To: thames_sider who wrote (12342)2/16/2006 6:15:28 PM
From: TimF  Read Replies (1) | Respond to of 543655
 
In a war against occupying forces, most (not all but a huge majority) of the resistance will be home-grown, and never would have fought at all had their country not been invaded.

That is true but it doesn't mean we aren't killing, capturing and deterring foreign fighters.

They're not fighting for or to replace Saddam, you understand - well, I really doubt that's a major motive now even if it ever was - they're fighting to remove the hated occupying foreigners.


I think a lot of them, at least a lot of their leaders, are fighting to try and dominate the country. I don't think that they would just drop their arms and become peaceful should we leave.

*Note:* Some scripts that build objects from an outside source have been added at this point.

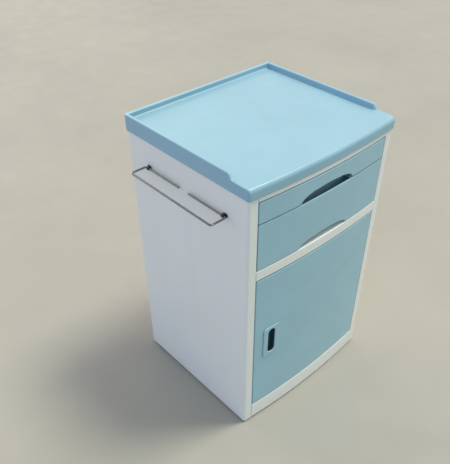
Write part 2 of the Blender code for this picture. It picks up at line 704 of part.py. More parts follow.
# ---------------------------------------------------------------- door
def door():
    skin = sheet(publish(front_shell(*DOOR_Z), "door_skin", "door", "front_blue"), FRONT_WALL)
    plate = prism(front_outline(*DOOR_Z, inset=FRONT_WALL + GAP),
                  FRONT_BACK_Y - STEEL, FRONT_BACK_Y, axis="Y")
    publish(plate, "door_back_panel", "door", "body_white")
    for end, z in (("top", DOOR_Z[1]), ("bottom", DOOR_Z[0])):
        hole = cylinder(BUSH_HOLE_R, z - 3 * FRONT_WALL, z + 3 * FRONT_WALL, PIVOT)
        boolean(skin, cutter(hole, f"bush_hole_{end}"))
    hinge_bushes()
    door_pull(skin)
    strike = block((CATCH_X[0], FRONT_BACK_Y + GAP, DOOR_Z[1] - CATCH_HEIGHT),
                   (CATCH_X[1], FRONT_BACK_Y + GAP + STRIKE_PLATE, DOOR_Z[1] - STRIKE_DROP))
    publish(strike, "strike_plate", "door", "zinc_steel")


def hinge_bushes():
    """Flanged plastic bushes in the door's top and bottom rims, running on the pins."""
    for end, z, up in (("top", DOOR_Z[1], 1), ("bottom", DOOR_Z[0], -1)):
        seat = z + up * GAP
        flange = z + up * BUSH_FLANGE
        tip = z - up * BUSH_LENGTH
        profile = [(BUSH_FLANGE_R, flange), (BUSH_FLANGE_R, seat), (BUSH_R, seat),
                   (BUSH_R, tip), (BUSH_BORE_R, tip), (BUSH_BORE_R, flange)]
        if up < 0:
            profile = profile[::-1]
        turned(f"hinge_bush_{end}", "door", "grey_plastic", profile, (PIVOT.x, PIVOT.y, 0))


def slot_outline(extra):
    """The pull's upright slot with round ends, or one that is larger by extra all round."""
    middle_x = sum(PULL_X) / 2
    middle_z = sum(PULL_Z) / 2
    half_x = SLOT_WIDTH / 2 + extra
    half_z = SLOT_HEIGHT / 2 + extra
    return rounded_rectangle(middle_x - half_x, middle_x + half_x, middle_z - half_z,
                             middle_z + half_z, half_x * ALMOST_ROUND, steps=6)


def door_pull(skin):
    """A bezel on the door's face with an upright slot, and a closed cup set in behind it."""
    face_y = CROWN_Y - GAP
    bezel = prism(rounded_rectangle(*PULL_X, *PULL_Z, PULL_CORNER_R), face_y - BEZEL, face_y,
                  axis="Y")
    cup = prism(slot_outline(CUP_WALL), CROWN_Y, CROWN_Y + CUP_DEPTH + CUP_WALL, axis="Y")
    cavity = prism(slot_outline(0), face_y - CUT, CROWN_Y + CUP_DEPTH, axis="Y")
    hole = prism(slot_outline(CUP_WALL + CUP_CLEARANCE), CROWN_Y - CUT, CROWN_Y + CUT, axis="Y")
    for bm in (bezel, cup, cavity, hole):
        follow_bow(bm)
    cavity = cutter(cavity, "pull_cavity")
    boolean(publish(bezel, "door_pull", "door", "front_blue"), cavity)
    boolean(publish(cup, "pull_cup", "door", "cup_plastic"), cavity)
    boolean(skin, cutter(hole, "pull_hole"))


# ---------------------------------------------------------------- towel rail
def towel_rail():
    """One bent wire: two ends along the panel, two arms and the bar."""
    bar_x = -SIDE_X - RAIL_REACH
    inner = (RAIL_AXIS_X - RAIL_BEND, RAIL_HALF - RAIL_BEND)
    outer = (bar_x + RAIL_BEND, RAIL_HALF - RAIL_BEND)
    half = [(RAIL_AXIS_X, RAIL_END)] + arc(inner, RAIL_BEND, 0, 90, 4)
    half += arc(outer, RAIL_BEND, 90, 180, 4)
    route = half + [(x, -y) for x, y in reversed(half)]
    centre = GROUPS["rail"].location
    curve = bpy.data.curves.new("towel_rail", "CURVE")
    curve.dimensions = "3D"
    curve.bevel_depth = RAIL_R
    curve.bevel_resolution = 2
    curve.use_fill_caps = True
    spline = curve.splines.new("POLY")
    spline.points.add(len(route) - 1)
    for point, (x, y) in zip(spline.points, route):
        point.co = (x - centre.x, y, 0, 1)
    curve.materials.append(material("rail_steel"))
    wire = bpy.data.objects.new("towel_rail", curve)
    PARTS.objects.link(wire)
    place(wire, "rail", centre)
    rail_clip("rail_clip_front", -1)
    rail_clip("rail_clip_rear", 1)


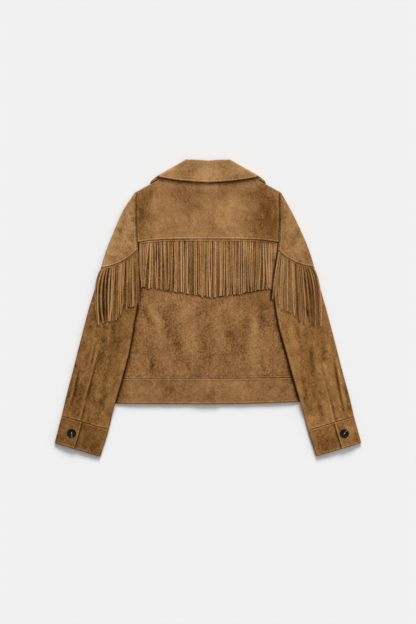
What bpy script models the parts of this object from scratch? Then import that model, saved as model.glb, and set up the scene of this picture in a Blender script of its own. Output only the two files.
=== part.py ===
"""Fringed suede jacket laid flat on its front, so that its back is uppermost.

World frame: +Z up, the surface it lies on is z = 0, +Y runs towards the collar and -X is the
wearer's left. Sizes and heights below are in millimetres; they become metres as vertices are placed.
"""
import math

import bmesh
import bpy
from mathutils import Vector
from mathutils.geometry import intersect_point_line

MM = 0.001

# ---- cloth and gaps ------------------------------------------------------------------------------
SUEDE = 1.2        # one layer of suede
BAND = 1.8         # waistband, two layers
CUFF = 1.8         # cuff, two layers
COLLAR = 2.0       # collar, two layers
FRINGE = 1.6       # reach of the fringe, its strands lying side by side
SEAM = 0.3         # gap between neighbouring pieces
SNUG = 0.3         # gap between two layers pressed together
CLEAR = 0.8        # gap under the back fringe
LOOSE = 1.5        # gap under a sleeve that lies over the body

# ---- lengths along the body, from the middle of the back -----------------------------------------
HEM_Y = -231.0
WAIST_Y = -169.4
YOKE_Y = 165.5
BACK_NECK_Y = 318.0
FRONT_NECK_Y = 242.0
NECK_HALF = 84.0
NECK_RISE = 9.0            # how much higher the neck's corner is than the middle of the back neck
SHOULDER_HALF = 172.6
SHOULDER_Y = 279.0
ARMHOLE_FOOT_Y = 108.0     # from here down the sleeve lies over the body

# ---- heights of the layers -----------------------------------------------------------------------
BACK_LOW = 5.0             # underside of the back where it lies level
SLEEVE_HIGH = 6.2          # a flattened sleeve from its underside to its top
CUFF_HIGH = 7.0            # a flattened cuff
EDGE_RAMP = 30.0           # width over which the back comes down to a side or shoulder seam
CLIMB = 28.0               # width over which a sleeve climbs on to the body
CLIMB_START = 5.0          # how far outside the body's edge it is still fully up

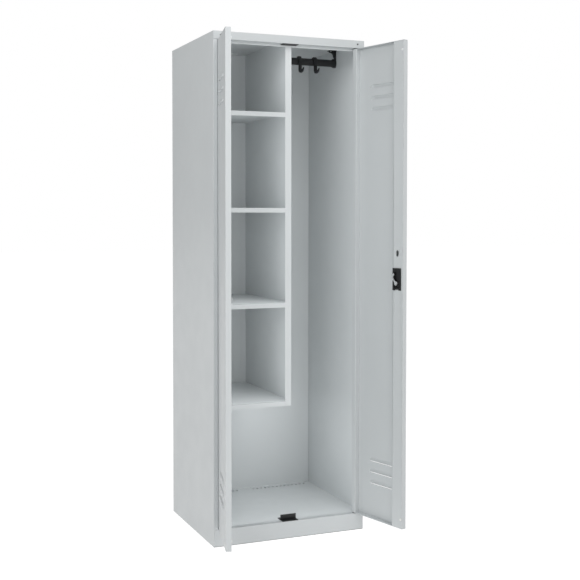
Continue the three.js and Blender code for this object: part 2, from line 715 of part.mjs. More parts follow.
function addRail() {
  place('hanging_rail', hangingRail(), black);
  place('rail_bracket_left', railBracket(railStart, 1), black);
  place('rail_bracket_right', railBracket(railEnd, -1), black);
  bracketScrewPoints().forEach(([x, y], i) => {
    const screw = place(`rail_screw_${i + 1}`, screwGeometry(BRACKET_PLATE + SHEET + 2 * GAP), zinc);
    screw.rotation.x = Math.PI;
    screw.position.set(x, y, ceiling - 2 * GAP - BRACKET_PLATE);
  });
}

// Coat hook: a saddle over the rail, a shank down its front and an upturned nose.
function coatHook() {
  const half = HOOK_THICK / 2;
  const front = RAIL_DEPTH - RAIL_THICK / 2 - HOOK_PLAY - half;
  const back = RAIL_DEPTH + RAIL_THICK / 2 + HOOK_PLAY + half;
  const top = railZ + RAIL_TALL / 2 + HOOK_PLAY + half;
  const bottom = railZ - RAIL_TALL / 2 - HOOK_DROP;
  const saddle = new THREE.Vector2(RAIL_DEPTH, top - (back - front) / 2);
  const line = [new THREE.Vector2(back, railZ - RAIL_TALL / 4)];
  line.push(...arcPoints(saddle, (back - front) / 2, 0, Math.PI, SADDLE_STEPS));
  const elbow = new THREE.Vector2(front - HOOK_BEND, bottom + HOOK_BEND + half);
  line.push(...arcPoints(elbow, HOOK_BEND, 0, -Math.PI / 2, ELBOW_STEPS));
  const foot = line.pop();
  const tip = new THREE.Vector2(front - HOOK_REACH, foot.y + HOOK_NOSE);
  const nose = new THREE.QuadraticBezierCurve(foot, new THREE.Vector2(tip.x + HOOK_BEND, foot.y), tip);
  line.push(...nose.getPoints(ELBOW_STEPS));
  const hook = solid(alongX(band(line, HOOK_THICK), -HOOK_WIDTH / 2, HOOK_WIDTH / 2));
  return cut(hook, noseWedge(-1, front, tip, bottom), noseWedge(1, front, tip, bottom));
}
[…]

Also I'm not sure that we really qualify as occupiers anymore. Iraq has a democratically elected government that we are supporting, it isn't a colony ruled by a American appointed governor. But then I wouldn't be surprised if a good portion of the insurgents perceive the US as an occupier.

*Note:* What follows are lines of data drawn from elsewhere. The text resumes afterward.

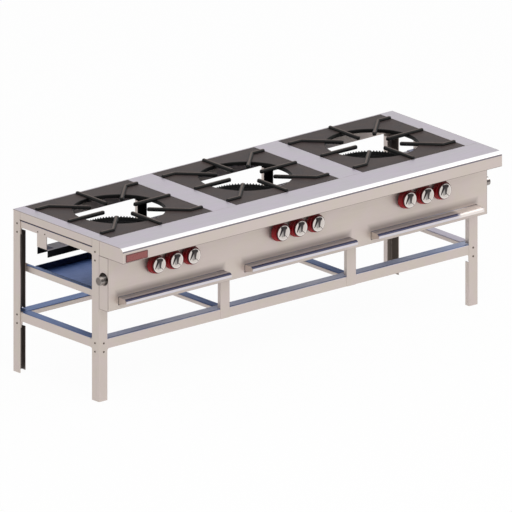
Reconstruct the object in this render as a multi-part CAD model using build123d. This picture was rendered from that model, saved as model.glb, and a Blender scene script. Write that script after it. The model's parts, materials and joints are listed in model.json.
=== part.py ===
"""Three-station wok range on an open steel frame, one STEP file for each piece.

Millimetres, +Z up, front towards -Y, the middle of the floor plan at the origin. Places are
given as x from the middle, depth forward of the back edge, and height above the floor.
"""

from build123d import *

import os
from math import sqrt

os.makedirs("parts", exist_ok=True)

# ---- overall ----
STATION_NAMES = ("left", "middle", "right")
BAY = 600.0
HEIGHT = 618.0
FRAME_DEPTH = 487.0
LEDGE_REACH = 136.0
SHEET = 2.0
WALL = 2.5
BEND = 3.0
SEAM = 1.0
GAP = 3.0

# ---- legs and posts ----
LEG_SIDE = 40.0
LEG_FACE = 42.0
LEG_LIP = 22.0
LIP_END = 85.0
POST_FACE = 45.0
POST_LIP = 15.0

# ---- rails: heights, and drops below the top ----
LOW_RAIL_TOP = 234.0
LONG_RAIL_FACE = 37.5
LONG_RAIL_SHELF = 48.0
SIDE_RAIL_FACE = 35.0
SIDE_RAIL_SHELF = 41.0
RAIL_LIP = 14.0
TAB_WIDTH = 34.0
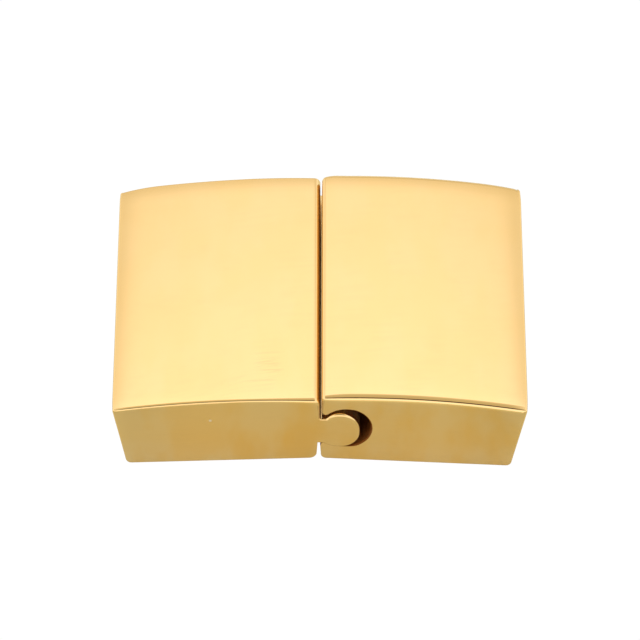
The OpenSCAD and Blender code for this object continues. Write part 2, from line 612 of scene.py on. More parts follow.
    @property
    def joint_corner(self) -> Corner:
        """Top corner beside the joint.

        Returns:
            The corner between the arched top and the upright wall.
        """
        return Corner(
            self.arch_spot(self.face),
            direction(self.arch_angle(self.face) - 90.0),
            Vector((0.0, -1.0)),
            self.brow_round,
        )

    def body(self, outline: Outline, wall_start: Vector, wall_edge: float) -> None:
        """Draws the body from the wall below the tongue round to the wall above it.

        Args:
            outline: The profile, drawn on.
            wall_start: Point from which the lower wall goes down to the bottom corner.
            wall_edge: Edge rounding there.
        """
        inner, foot = self.inner_corner, self.foot_corner
        end, joint = self.end_corner, self.joint_corner
        down, under = 180.0 + self.lower_lean, 270.0 - self.underside_rise
        small, growing = (self.small_edge, self.small_edge), (self.fine_edge, self.small_edge)
        outline.line(wall_start, inner.start, (wall_edge, self.fine_edge), GapShade.LOWER_WALL.value)
        outline.arc(inner.centre, inner.radius, sweep(down, under, growing))
        outline.line(inner.end, foot.start, small)
        outline.arc(foot.centre, foot.radius, sweep(under, 360.0 - self.end_lean, small))
        outline.line(foot.end, end.start, small, mouth=True)
        top, ending = self.arch_angle(self.length), (self.small_edge, self.end_top_edge)
        outline.arc(end.centre, end.radius, sweep(-self.end_lean, top, ending, step=9.0))
        self._arch(outline, end.end.x, joint.start.x)
        turn, middle = self.brow_turn, (self.joint_edge + 2.0 * self.wall_edge) / 3.0
        upper, lower = (self.joint_edge, middle), (middle, self.wall_edge)
        clean = sweep(self.arch_angle(self.face), turn, upper, step=5.0)
        outline.arc(joint.centre, joint.radius, clean)
        # Down into the joint the round takes the dark layer of painted shade.
        dull = sweep(turn, 180.0, lower, step=5.0)
        outline.arc(joint.centre, joint.radius, dull, inner=GapShade.BROW.value)

    def _arch(self, outline: Outline, out: float, near: float) -> None:
        """Draws the arched top, with more points where its edge rounding or its polish changes.

        Args:
            outline: The profile, drawn on.
            out: Outward distance where the top starts, at the strap end.
            near: Outward distance where it ends, beside the joint.
        """
        grown, straight = out - self.end_ramp, out - self.end_rolloff_width
        stretches = ((out, grown, 6), (grown, straight, 10), (straight, near, 48))
        spots = []
        for start, end, count in stretches:
            spots.extend(start + (end - start) * k / count for k in range(count))
        for spot in [*spots, near]:
            lean = self.end_rolloff * max(0.0, 1.0 - (out - spot) / self.end_rolloff_width) ** 2
            share = smooth((out - spot) / self.end_ramp)
            edge = self.end_top_edge + (self.top_edge - self.end_top_edge) * share
            edge += (self.joint_edge - edge) * max(0.0, 1.0 - (spot - near) / self.joint_ramp) ** 2
            outline.point(self.arch_spot(spot), direction(self.arch_angle(spot) - lean), edge)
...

Nor does even the most brutal occupation diminish or deter such local resistance/terrorists, indeed I would argue it increases their numbers. Evidence? West Bank and Gaza Strip. No need for foreigners there either.

The West Bank and Gaza strip is a different situation. Hammas isn't fighting to depose the elected government, in fact they are the newly elected government. Israel isn't trying to maintain order and strengthen the government so that it can leave. Israel had conquered and apparently had planned to keep the West Bank and Gaza until the position started to seem untenable and they pulled out of Gaza and started to look for a solution for the West Bank.

Also neither in Iraq nor in the West Bank and Gaza has there been "the most brutal occupation". Gaza is no Hama, the West Bank is no Halabja. I'm not arguing that Israel or the US should act like Assad or Saddam, merely pointing out the facts.

Its not unreasonable to think that invading Iraq did increase the terrorist threat, but I don't think the converse is unreasonable either. In any case we are in Iraq now. I think cutting and running now would result in much of the retention of the "Factors that would tend to increase those numbers" while also adding new ones, and eliminating at least some of the "Factors that would tend to decrease those numbers".